Aspen attorneys said the entire lawsuit alleges a unified course of fraudulent conduct against Aspen -- but must be dismissed under Nevada law because it fails to specifically cite instances of fraudulent acts.

“Even assuming the truth of the allegations in plaintiffs' complaint, they simply have not alleged facts sufficient to support their claims,” wrote the Aspen attorneys with the firm Bailey Kennedy.

The attorneys said the investors' request that a receiver be appointed to supervise their loans should be rejected because the state Mortgage Lending Division -- not the court -- is best suited to decide when a receiver should be appointed for mortgage brokers. They noted District Judge Elizabeth Gonzalez rejected a motion for the appointment of a receiver to supervise certain Aspen loans in the Levy case.

Aspen argues fraud, conspiracy and racketeering allegations should be dismissed because the lawsuit fails to spell out in specific detail any allegations that would substantiate such claims.

“Plaintiffs have entirely shirked their responsibility to plead the ‘when, where and how’ that is essential to making a RICO allegation. As plaintiffs failed to do for their fraud-related claims, plaintiffs have similarly failed here to sufficiently identify when any false or misleading statements were made, by whom, to whom, or how any action or non-action taken by Aspen constitutes a RICO violation.”

Aspen attorneys used many of the same arguments in seeking dismissal of the Gorlick complaint.

They argued it, too, failed to allege specific facts to support its sweeping allegations of fraud.

They said in that case that despite the historic collapse in the real estate market in Las Vegas and across the country, a few investors -- among thousands who have invested with Aspen – “have decided Aspen is responsible for their recent losses.”

Also in the Gorlick complaint, another defendant has filed a motion to be dismissed from the case.

Defendant the Britton Group, doing business as ROI Appraisal/Britton Group, suggested the plaintiffs' lawsuit is driven by economic problems.

“Countless individuals and entities that have invested in real estate-related transactions have seen the value of their investments plummet, and are searching for avenues of recovery that were never contemplated at the time of making their original investments,” ROI said in court papers. “This case, insofar as it relates to ... ROI ... is one such instance.”

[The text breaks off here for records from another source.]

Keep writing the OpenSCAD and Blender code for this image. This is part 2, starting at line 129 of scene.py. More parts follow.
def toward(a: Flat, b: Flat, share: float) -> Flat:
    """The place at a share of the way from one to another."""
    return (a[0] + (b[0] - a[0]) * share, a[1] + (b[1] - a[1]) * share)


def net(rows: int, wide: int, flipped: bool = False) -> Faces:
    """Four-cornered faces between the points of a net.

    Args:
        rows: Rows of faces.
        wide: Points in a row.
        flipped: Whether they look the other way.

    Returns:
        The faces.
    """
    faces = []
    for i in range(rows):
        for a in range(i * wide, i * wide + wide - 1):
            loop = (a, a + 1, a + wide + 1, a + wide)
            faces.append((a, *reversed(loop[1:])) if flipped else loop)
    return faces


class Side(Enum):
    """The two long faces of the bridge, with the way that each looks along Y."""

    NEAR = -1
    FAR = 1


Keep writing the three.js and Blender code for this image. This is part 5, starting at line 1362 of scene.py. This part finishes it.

ROI noted the Aspen hard-money investors aren't the only investors and lenders who are suffering from the decline in the Las Vegas real estate market.

“The current economic situation is so dire that probably every single hard-money loan that closed in 2005 and 2006 is now ‘undersecured’ or ‘underwater,’” ROI said.

ROI also disputed allegations in the complaint that it harmed investors by negligently producing inflated appraisals on property securing their loans.

ROI said the claims against it are barred by the statute of limitations and that the investors in two of the loans at issue had invested in the property before receiving the appraisals.

“It boils down to this: it is impossible to rely upon representations contained in an appraisal that you did not have,” ROI said.

And in a third instance, the investors rejected a proposal from the borrower to grant extra land as additional collateral and voted to foreclose on the property.

“Thus, plaintiffs did nothing in reliance upon this appraisal,” said ROI's motion, filed by attorney J. Michael Oakes.

Oakes also said appraisal companies are protected by the “economic loss doctrine” recently spelled out by the Nevada Supreme Court.

Under this doctrine, except in exceptional cases, businesses and professionals can't be held liable for purely economic losses caused by unintentional mistakes.

“The imposition of tort liability against ROI (or any other appraiser in a similar instance) in favor of unknown individuals who would later claim damages resulting from ROI's negligence or negligent misrepresentation would, in effect, cause ROI to become a guarantor or insurer of the borrower's obligation, all for merely having expressed an opinion as to value in exchange for a standard fee,” ROI said. “Imposing unbounded tort liability for this purely financial harm would ... (cause) appraisal fees to become too expensive for the average economic actor to afford.”